The creation of a news operation for channel 61, in the mold of the respected WTIC radio newsroom, was an early and long-held goal for Arnold Chase and his team. At the station's dedication ceremony in 1984, general manager Bruce C. Mayer promised, "As soon as we're ready, and that won't be too long, we're going to present the facts with a first-class news operation in the WTIC tradition." A news studio and newsroom were accommodated in the design of the One Corporate Center studios. However, five years passed before WTIC-TV aired a local newscast, in part because the merger into Chase Broadcasting helped afford the financial backing to make it a reality.

In November 1988, W. Vincent Burke, a former news executive with ABC, was hired to serve as the founding news director. Many anchors expressed interest in presenting the new half-hour 10 p.m. newscast, but even network correspondents were turned down to hire Chase's first choice. Longtime Connecticut news anchor Pat Sheehan, who had recently departed WFSB and was working as an investment banker, agreed to become the face of the new WTIC-TV newscast, meshing with the serious news approach favored by Chase.

The WTIC News at Ten began broadcasting in April 1989. Sheehan was joined by Beth Carroll, who had worked at WWLP-TV in Springfield, Massachusetts, on the anchor desk. In its early years, one of the most substantial areas of investment—and impact on the overall market—for WTIC-TV news was weather forecasting. The station had the first private Doppler weather radar in the state, which it trumpeted after a major severe weather outbreak on July 10, three months after the newscast hit the air. A private weather forecasting business, the New England Weather Service, was then created as an adjunct to WTIC radio and television. This led to a competition among Connecticut television stations to invest in new weather forecasting equipment. Ratings began to rise as well. At the start of 1991, the station expanded its newscast to seven days a week.

Under Renaissance, the 10 p.m. newscast expanded from 30 minutes to a full hour in 1995, with the second half hour originally featuring an in-depth feature segment, patterned after Nightline, known as "Tonight in Connecticut". After two months of low ratings, "Tonight in Connecticut" was dropped in August 1995. Sheehan would call the short life and quick demise of the segment "one of my greatest disappointments"; he left in 1999.

Beginning in the late 2000s, WTIC-TV began to increase its news output beyond late news. A two-hour morning newscast, the Fox 61 Morning News, began to air in 2008. After moving in with the Courant, noon and 6 p.m. broadcasts were added, the first in a flurry of new news offerings in the years that followed: an expanded morning newscast, 4 p.m. and 11 p.m. newscasts, weekend morning news, and a 5 p.m. newscast.

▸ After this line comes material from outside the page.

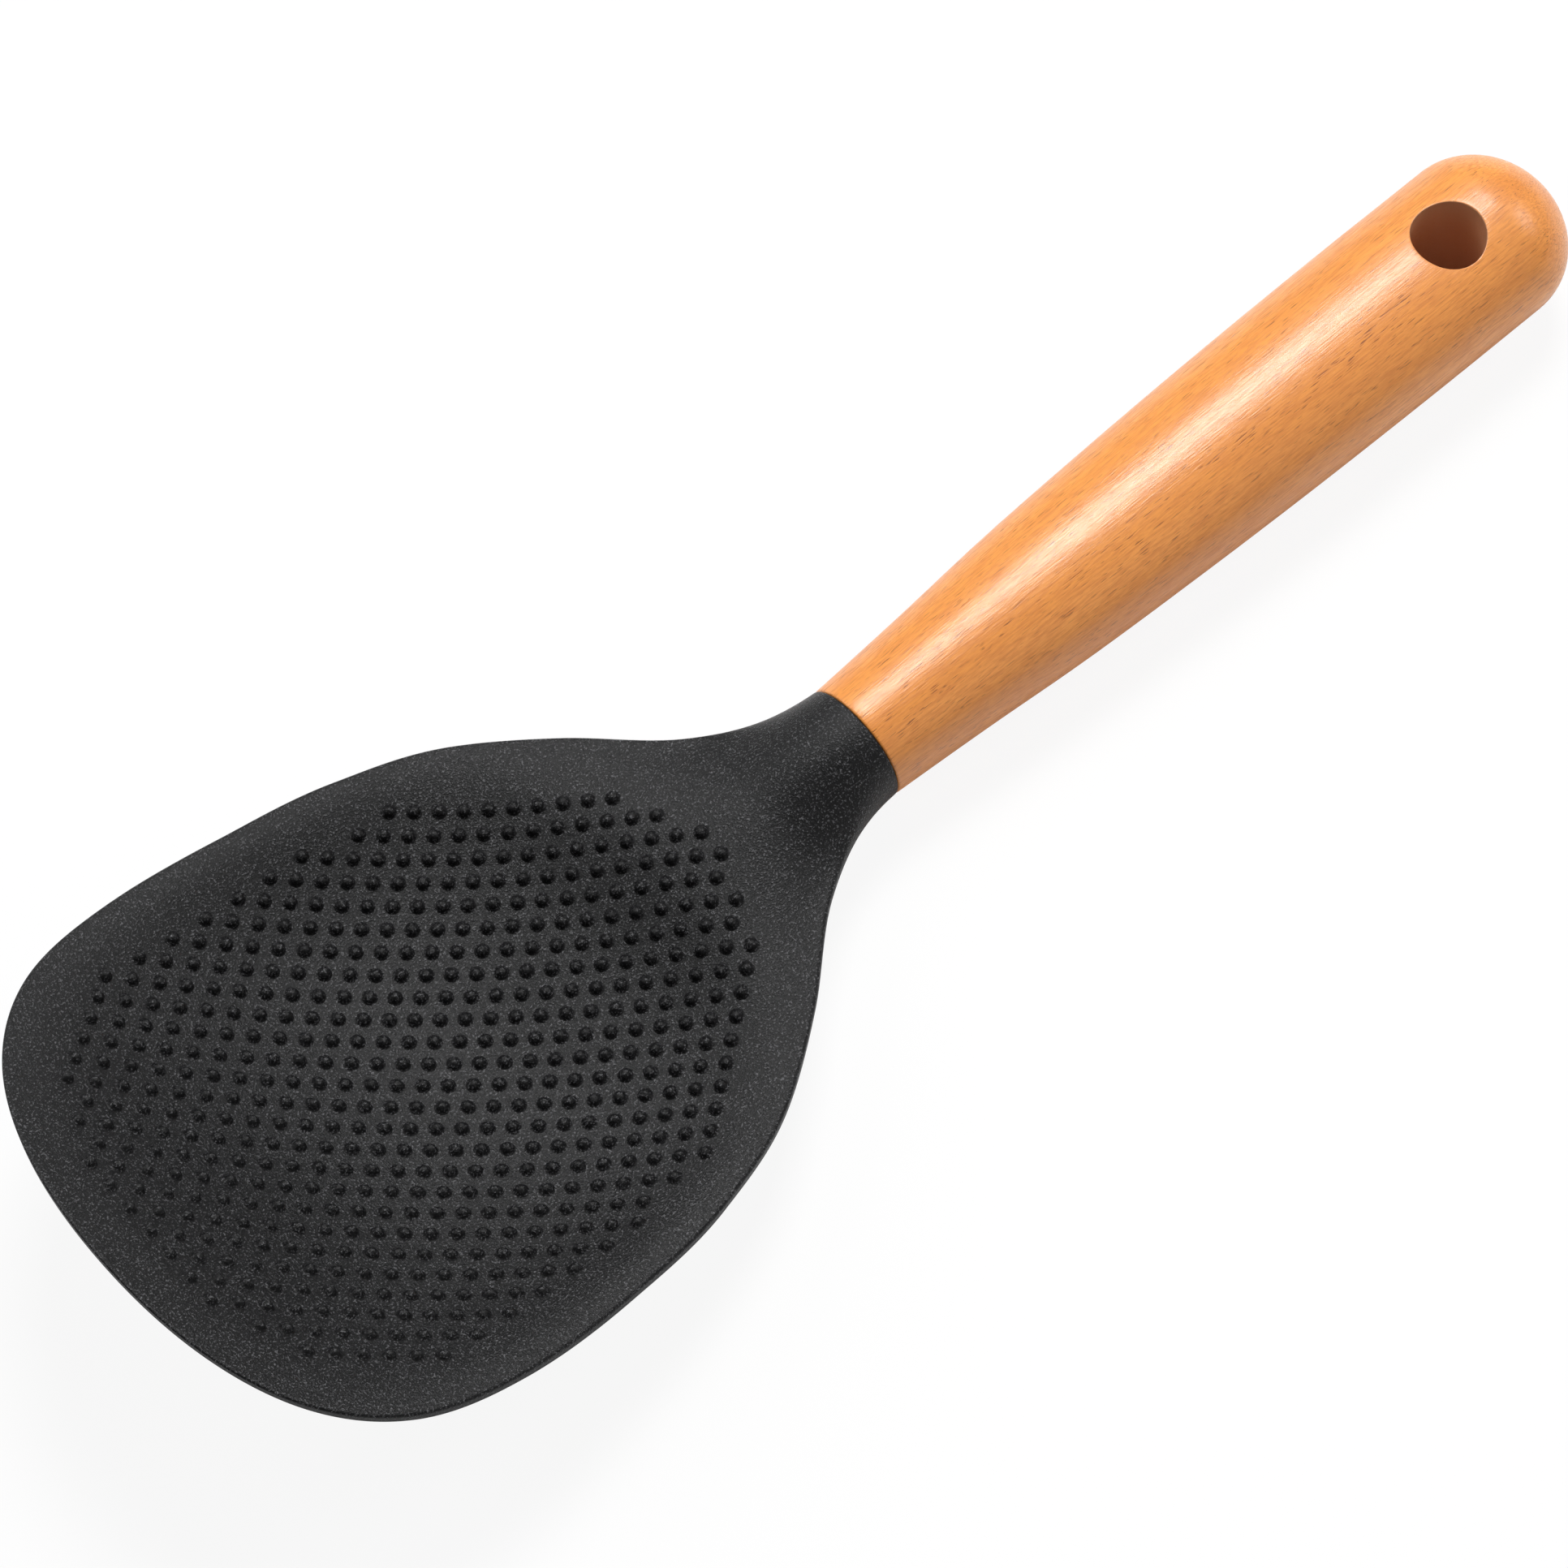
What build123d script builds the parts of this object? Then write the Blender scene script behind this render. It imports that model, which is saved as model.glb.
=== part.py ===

In July 2009, news reporter Shelly Sindland filed both state and federal complaints alleging age and gender discrimination in the station's newsroom. The Courants coverage of this story came under scrutiny. Newsblues, a blog covering the television news business, reported that the newspaper printed WTIC-TV's reaction before it published a story about the complaint, while a blogger who had been a Courant employee at the time noted that he had been told a story had been posted to the website and then removed after a complaint by management. In 2010, the Connecticut Commission on Human Rights and Opportunities found "reasonable cause" in her complaint, a finding the commission made in just four percent of cases it adjudicated in the preceding year.

===Notable former on-air staff===
- Steve Berthiaume – weekend sportscaster, 1993–1996
- Jay Crawford – weekend sportscaster, 1992–1993

==Technical information and subchannels==
WTIC-TV's transmitter is located on Rattlesnake Mountain in Farmington. The station's signal is multiplexed:

Subchannels of WTIC-TV
| Subchannel | Res.Tooltip Display resolution | Short name | Programming |
| 61.1 | 720p | WTIC-DT | Fox |
| 61.2 | 480i | Ant TV | Antenna TV (4:3) |
| 61.3 | GetTV | Great (4:3) |
| 61.4 | Crime | True Crime Network (4:3) |
| 61.5 | NEST | The Nest |
| 20.1 | 720p | WCCT-DT | The CW (WCCT-TV) |

WCCT-TV serves as Connecticut's ATSC 3.0 (NextGen TV) lighthouse, airing WTIC-TV and other local stations in that format while WTIC-TV broadcasts its main ATSC 1.0 subchannel.